Where the components are not (well) aligned, we end up with, at best, #4.
What does alignment mean here? ‘Alignment’ refers to the question of how well the various components of a publishing house fit together. Take the example of textbook publishing in higher education. The text and figures may be developed to suit existing educational courses (taking account such things as educational level, pedagogical practices, and curricular and assessment requirements); the marketing may be targeted at the lecturers who might adopt the book (they will, for example, likely be offered inspection copies), plus the collection librarians in the same institutions; and warehouse stocks will be reviewed and replenished prior to adoption season (typically, at the start of the academic year).
In such a case, the components are well aligned. Here the whole (the success of the operation) will at least equal the sum of the parts. But supposing some component is missing? For example, the marketing department lacks the ability to contact potential adopters (because, for example, they lack the necessary contact lists or do not have the personnel to exploit them) or has not created an effective mechanism for offering and providing inspection copies. In this case, even if the other components are excellent (the development editor, for example, has helped the authorial team to produce a text ideally suited to the market) — and even if the marketing department itself is good at those things it does do (producing pages on the website, for example), there will be underperformance: the whole will be less than the sum of the parts.

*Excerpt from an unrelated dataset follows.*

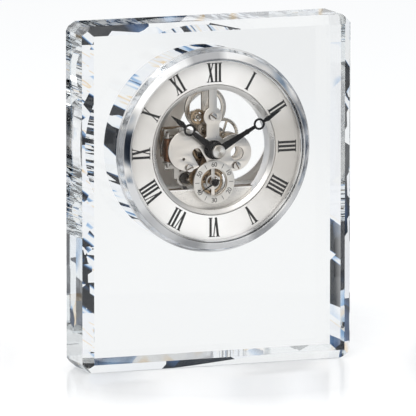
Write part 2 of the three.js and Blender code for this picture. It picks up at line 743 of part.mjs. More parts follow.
function hourWheelPiece() {
  const tubeFront = -(hourHand.front - hand.thick) + SEAT;
  const tube = spindle(pipe.outer, tubeFront, hourWheel.front + hourWheel.thick, SMALL);
  const bore = spindle(pipe.inner, tubeFront - PAST, hourWheel.front + hourWheel.thick + PAST, SMALL);
  return meshOf(
    "hour_wheel",
    joined(wheel(hourWheel, moduleOf.motion, phase.hour), tube).subtract(bore),
    brass,
  );
}

// Hands: a boss, a tapering blade, a ring and a pointed tip, drawn upright and turned to the hour
function openRing(at, outer, hole, front) {
  const bore = disc(hole, front - PAST, hand.thick + 2 * PAST, 0, at, LOBE);
  return disc(outer, front, hand.thick, 0, at, 24).subtract(bore);
}

function blade(points, front) {
  const otherSide = points.map(([x, y]) => [-x, y]).reverse();
  return slab(outlineOf([...points, ...otherSide]), front, hand.thick);
}

function pointed(spec) {
  const front = -spec.front;
  const { ringAt, ringRadius, hole, tip, foot, neck, beyond } = spec;
  const start = ringAt + ringRadius - hand.overlap;
  return joined(
    blade([[foot, 0], [neck, ringAt - ringRadius + hand.overlap]], front),
    openRing(ringAt, ringRadius, hole, front),
    blade([[beyond / 2, start], [beyond, start + hand.swell], [hand.point, tip]], front),
  );
}

function turnedHand(name, solid, angle, axis) {
  const made = meshOf(name, solid, black, axis.x, axis.z);
  made.rotation.y = radians(angle);
  return made;
}

function hands() {
  const hubHole = (radius) => disc(radius, -nut.front, nut.front, 0, 0, SMALL);
  const hubDisc = (spec) => disc(spec.hub, -spec.front, hand.thick, 0, 0, 32);
  const collar = disc(minuteCollar.radius, -minuteHand.front, hand.thick, 0, minuteCollar.at);
  const hour = joined(hubDisc(hourHand), pointed(hourHand)).subtract(hubHole(centreArbor.head + SEAT));
  const minute = joined(hubDisc(minuteHand), pointed(minuteHand), collar)
    .subtract(hubHole(centreArbor.radius + SEAT));
  const { front, half, tail, tip, hub } = secondsHand;
  const seconds = joined(
    disc(hub, -front, hand.thick, 0, 0, LOBE),
    blade([[half, -tail], [half, 0], [hand.point, tip]], -front),
  );
  return { hour, minute, seconds };
}

function handPieces() {
  const made = hands();
  return [
    turnedHand("hour_hand", made.hour, hourHand.angle, origin),
    turnedHand("minute_hand", made.minute, minuteHand.angle, origin),
    turnedHand("seconds_hand", made.seconds, secondsHand.angle, secondsAxis),
  ];
}

function handNut() {
  const back = -(minuteHand.front + SEAT);
  const { front, radius, rim } = nut;
  return meshOf(
    "hand_nut",
    turned([[0, -front], [radius - rim, -front], [radius, rim - front], [radius, back], [0, back]], 24),
    chrome,
  );
}

function settingKnob() {
  const sides = knob.ribs * 2;
  const points = [];
  for (let i = 0; i < sides; i += 1) {
    const angle = (i / sides) * 2 * Math.PI;
    const radius = i % 2 ? knob.radius - knob.groove : knob.radius;
    points.push([radius * Math.cos(angle), radius * Math.sin(angle)]);
  }
  return meshOf("setting_knob", slab(outlineOf(points), knob.front, knob.thick), black);
}

// Motor
function coilBobbin() {
  const { core, length, flange, flangeThick } = coil;
  const reachOut = length / 2 + flangeThick + coil.end;
  const rod = new THREE.CylinderGeometry(core, core, 2 * reachOut, TINY);
  const upright = (geometry, z) => solidOf(geometry.rotateX(Math.PI / 2).translate(coil.x, coil.y, z));
  const end = () => new THREE.CylinderGeometry(flange, flange, flangeThick, SMALL);
  const offset = (length + flangeThick) / 2;
  return meshOf(
    "coil_bobbin",
    joined(upright(rod, coil.z), upright(end(), coil.z + offset), upright(end(), coil.z - offset)),
    steel,
  );
}

// One unbroken wire: a helix round the core, swept as a tube with closed ends.
class Helix extends THREE.Curve {
  constructor(start, end, turns, rise) {
    super();
    Object.assign(this, { start, end, turns, rise });
  }

  getPoint(t, target = new THREE.Vector3()) {
    const angle = 2 * Math.PI * this.turns * t;
    const radius = this.start + (this.end - this.start) * t;
    return target.set(radius * Math.cos(angle), radius * Math.sin(angle), this.rise * t);
  }
}

// A tube along a curve, its rings square to the curve, in one closed geometry.
function tubeAlong(curve, steps, radius, sides) {
  const positions = [];
  const index = [];
  const up = new THREE.Vector3(0, 0, 1);
  for (let i = 0; i <= steps; i += 1) {
    const centreOf = curve.getPoint(i / steps);
    const forward = curve.getTangent(i / steps);
    const out = new THREE.Vector3().crossVectors(forward, up).normalize();
    const over = new THREE.Vector3().crossVectors(out, forward).normalize();
    for (let j = 0; j < sides; j += 1) {
      const angle = (j / sides) * 2 * Math.PI;
      const spot = centreOf.clone();
      spot.addScaledVector(out, radius * Math.cos(angle));
      spot.addScaledVector(over, radius * Math.sin(angle));
      positions.push(spot.x, spot.y, spot.z);
    }
  }
  for (let i = 0; i < steps; i += 1) {
    for (let j = 0; j < sides; j += 1) {
      const [a, b] = [i * sides + j, i * sides + ((j + 1) % sides)];
      index.push(a, b, a + sides, b, b + sides, a + sides);
    }
  }
  for (let j = 1; j < sides - 1; j += 1) {
    const last = steps * sides;
    index.push(0, j + 1, j, last, last + j, last + j + 1);
  }
  const geometry = new THREE.BufferGeometry();
  geometry.setAttribute("position", new THREE.BufferAttribute(new Float32Array(positions), 3));
  geometry.setIndex(index);
  return geometry;
}

function coilWinding() {
  const { radius, wire, turns, sides, steps } = winding;
  const rise = coil.length - 2 * (wire + SEAT);
  const path = new Helix(radius, radius, turns, rise);
  console.log("least gap between turns of the winding, mm:", (rise / turns - 2 * wire).toFixed(2));
  const geometry = tubeAlong(path, turns * steps, wire, sides);
  geometry.translate(coil.x, coil.y, coil.z - rise / 2);
  return meshOf("coil_winding", solidOf(geometry), copper);
}

function statorPlate() {
  const { thick, hole, ring: rim, armHalf: half, legX } = stator;
  const front = statorFront;
  const bore = disc(hole, front - PAST, thick + 2 * PAST, rotorPlace.x, rotorPlace.z, 24);
  const top = coil.z + coil.length / 2 + coil.flangeThick + SEAT;
  const bottom = coil.z - coil.length / 2 - coil.flangeThick - SEAT;
  const flat = (x0, x1, z0, z1) => bar(x0, x1, front, front + thick, z0, z1);
  const left = coil.x - half;
  const body = joined(
    flat(left, legX + half, top, top + 2 * half),
    flat(legX - half, legX + half, rotorPlace.z, top + half),
    flat(left, legX, bottom - 2 * half, bottom),
    disc(rim, front, thick, rotorPlace.x, rotorPlace.z, 28),
  );
  return meshOf("stator_plate", body.subtract(bore), steel);
}

function circuitBoard() {
  const front = backPlateBack + SEAT;
  const { x, z, width, height, thick } = board;
  const body = bar(x - width / 2, x + width / 2, front, front + thick, z - height / 2, z + height / 2);
  const blobFront = front + thick - SINK;
  const blob = disc(chip.radius, blobFront, chip.height + SINK, x + chip.across, z - chip.down);
  const room = disc(screw.head + SEAT, front - PAST, thick + 2 * PAST, -sidePillar.x, sidePillar.z);
  return meshOf("circuit_board", joined(body, blob).subtract(room), green);
}

function quartzCan() {
  const front = backPlateBack + 2 * SEAT + board.thick;
  const geometry = new THREE.CylinderGeometry(quartz.radius, quartz.radius, quartz.length, 12);
  geometry.rotateX(Math.PI / 2);
  geometry.translate(quartz.x, front + quartz.radius, board.z + quartz.up);
  return meshOf("quartz_can", solidOf(geometry), chrome);
}

// Battery and its tray
const boxTop = cell.z + cell.radius + SEAT + box.slack + box.wall;
const boxFloor = cell.z - cell.radius - SEAT;
const cellHalf = cell.length / 2;
const roomHalf = cellHalf + box.endRoom;

function cellRoom(front, back) {
  return bar(-roomHalf, roomHalf, front, back, boxFloor, boxTop - box.wall);
}

function batteryBox() {
  const back = can.back - rearWall - SEAT;
  const half = roomHalf + box.wall;
  const shell = bar(-half, half, box.front, back, boxFloor - box.wall, boxTop);
  return meshOf("battery_box", shell.subtract(cellRoom(box.front + box.wall, back + PAST)), cream);
}

function battery() {
  const { radius, length, nub, nubLength, z, y } = cell;
  const body = new THREE.CylinderGeometry(radius, radius, length - nubLength, 32);
  body.rotateZ(Math.PI / 2);
  body.translate(-nubLength / 2, y, z);
  const tip = new THREE.CylinderGeometry(nub, nub, nubLength + 2 * SINK, SMALL);
  tip.rotateZ(Math.PI / 2);
  tip.translate(length / 2 - nubLength / 2 - SINK, y, z);
  return meshOf("battery", joined(solidOf(body), solidOf(tip)), satin);
}

function positiveContact() {
  const x = roomHalf - SEAT - contact.thick;
  const half = contact.width / 2;
  const top = cell.z + contact.over;
  const leaf = bar(x, x + contact.thick, cell.y - half, cell.y + half, boxFloor + SEAT, top);
  const domeLength = x - cellHalf - SEAT + SINK;
  const dome = new THREE.CylinderGeometry(contact.dome, contact.domeFoot, domeLength, SMALL);
  dome.rotateZ(Math.PI / 2);
  dome.translate((x + cellHalf + SEAT + SINK) / 2, cell.y, cell.z);
  return meshOf("positive_contact", joined(leaf, solidOf(dome)), steel);
}

function batterySpring() {
  const { big, small, wire, curls, steps, sides } = spring;
  const rise = roomHalf - cellHalf - 2 * SEAT - 2 * wire;
  const path = new Helix(big, small, curls, rise);
  const geometry = tubeAlong(path, curls * steps, wire, sides);
  geometry.rotateY(Math.PI / 2);
  geometry.translate(-roomHalf + SEAT + wire, cell.y, cell.z);
  return meshOf("battery_spring", solidOf(geometry), steel);
}

// The clock's group sits in the bore, its origin on the crystal's front face
const insert = new THREE.Group();
insert.position.set(clockPlace.x, -block.depth / 2, clockPlace.z);
insert.add(
  retainingBand(),
  insertCan(),
  bezelPiece(),
  lensSpacer(),
  lensPiece(),
  dialRing(),
  dialLip(),
  rearPane(),
  frontPlate(),
  backPlate(),
  ...pillars(),
  ...screws(),
  secondsDialRing(),
  centreBush(),
  ...train(),
  ...displayWheels(),
  minuteWheelPiece(),
  hourWheelPiece(),
  ...handPieces(),
  handNut(),
  settingKnob(),
  coilBobbin(),
  coilWinding(),
  statorPlate(),
  circuitBoard(),
  quartzCan(),
  batteryBox(),
  battery(),
  positiveContact(),
  batterySpring(),
);

const clock = new THREE.Group();
clock.add(crystalBlock(), insert);
export default clock;
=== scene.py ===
import json
import math

import bmesh
import bpy
from mathutils import Matrix, Vector
from mathutils.geometry import delaunay_2d_cdt


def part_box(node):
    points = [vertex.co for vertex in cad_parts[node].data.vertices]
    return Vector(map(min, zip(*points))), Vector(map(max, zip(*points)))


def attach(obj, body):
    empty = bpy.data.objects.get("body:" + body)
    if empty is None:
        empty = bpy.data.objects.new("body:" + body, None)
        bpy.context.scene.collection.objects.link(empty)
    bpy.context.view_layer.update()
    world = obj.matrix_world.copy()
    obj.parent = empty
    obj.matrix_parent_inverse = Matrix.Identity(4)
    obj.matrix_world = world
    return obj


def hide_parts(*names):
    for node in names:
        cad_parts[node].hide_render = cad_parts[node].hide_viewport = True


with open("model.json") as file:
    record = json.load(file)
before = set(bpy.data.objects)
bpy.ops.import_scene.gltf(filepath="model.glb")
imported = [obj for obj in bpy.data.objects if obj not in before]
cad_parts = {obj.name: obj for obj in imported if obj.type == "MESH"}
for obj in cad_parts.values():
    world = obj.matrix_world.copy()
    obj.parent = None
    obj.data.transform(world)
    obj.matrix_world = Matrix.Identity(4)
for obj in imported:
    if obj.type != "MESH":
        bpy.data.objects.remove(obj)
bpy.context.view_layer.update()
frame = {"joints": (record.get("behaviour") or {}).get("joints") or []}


# Crystal block
# Solid optical glass, sawn, ground flat and polished, with a 4 mm bevel on all twelve edges.
# A diamond core drill opens the bore for the clock, and its wall is polished clear as well.
MM = 0.001
axis_of = {joint["child"]: Vector(joint["pos_m"]) / MM for joint in frame["joints"] if "pos_m" in joint}
clock_origin = axis_of["centre_arbor"]
block_low, block_high = (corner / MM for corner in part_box("crystal_block"))
block_bevel = 4.0
bore_radius = 44.0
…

All this might sound obvious. In which case, one might think such misalignment is readily avoided. Whilst such misalignment is theoretically possible, does it occur in practice? And, if so, does it ever persist?
The answer to both question is, ‘Yes, frequently!’ In my career I have seen, and continue to see, misalignment on a regular basis. To take, by way of illustration, one example, I helped an author obtain a contract for a scholarly monograph. The book was commissioned, contracted, and written on that basis. The sales forecast was for a few hundred copies in hardback, at a price aimed at institutional libraries. The design department then produced a beautiful four-colour dust jacket, complete with a photograph for which they bought copyright permission. I dare say that the designer was pleased with her/his work: everyone agreed it looked attractive and, I’m pleased to say, the author was especially chuffed. The book would, no doubt, look great in a bookshop — would do so, if only bookshops stocked expensive hardbacks. Doubtless, too, it would look attractive to individual readers — except they don’t buy expensive hardbacks. Libraries do buy such things and did in fact buy this book in pleasing numbers. They buy such books through sales plans provided through library suppliers, based on bibliographic data. If they receive a copy with its dust jacket intact, they will remove the jacket before shelving the book.
Many scenarios produce misalignment. For example:
a) a company might suffer from silo-isation, where each department does its own thing and no department regards inter-departmental co-ordination as its own responsibility. (In my experience – though how typical this is, I’m not sure – when it comes to destroying value through silo-isation-based misalignment, university presses are unsurpassed.)
b) a company might have insufficiently robust ways of coding projects, What begins life, at commissioning stage, as a textbook might not be signalled to the marketing and sales department as such a thing. It may then receive a marketing and sales treatment more appropriate to some other genre.
c) a company might acquire lists from another company. Some of the titles acquired may not align with the acquiring company’s processes.
d) an organisation might publish content, whilst lacking specialist knowledge of publishing. Such organisations can include charities, think tanks, and public sector bodies.
From this conception of the publishing process as akin to sentence formation, several practical corollaries follow. In particular:
- The process may be improved by improving a specific component. To continue the analogy: just as we might make the verb in #1 more concise by replacing the two words ‘jumps over’ with ‘hurdled’, so we might improve the marketing department by upgrading their software.
- The process might be improved by adding components. For example, a small company might lack the means to sell translation rights. As it grows, it might appoint a rights manager, establish a rights database, and perhaps visit trade fairs. In the linguistic analogy, this equates to moving from #3 to #1 (or #1 to #2).
- But the process might also be improved by improving, not the components themselves, but the alignment between them (moving, as it were from #4 to #1). To give two positive examples here: the MD who told me that his company didn’t have a publicity department in fact ran a well aligned company (it published textbooks, which benefit little from publicity); likewise with the MD whose company had no marketing department — it published consumer books that found readers through such methods as media coverage.
- Given that alignment is far from automatic, a company can benefit from, as it were, knowing what kind of sentence it is. Once this kind of self-knowledge is achieved, the various components can work in collaboration. If, for example, the commissioning editor knows what kinds of books the marketing and sales department can succeed with, the editor can commission accordingly — rather than commission other types of books and then blame colleagues when they don’t succeed. We can say that accurate prediction and efficient allocation of resources depends on understanding the sentence that the company constitutes.
- Wherever a company publishes more than one sort of book (many companies, after all, consist each of a set of parallel sentences), an effective means is required for coding each book. Failure to code books accurately (for example, through the way that records are entered on a database) results in, in effect, trying to get hat-stands to jump over dogs (or, worse, over translations).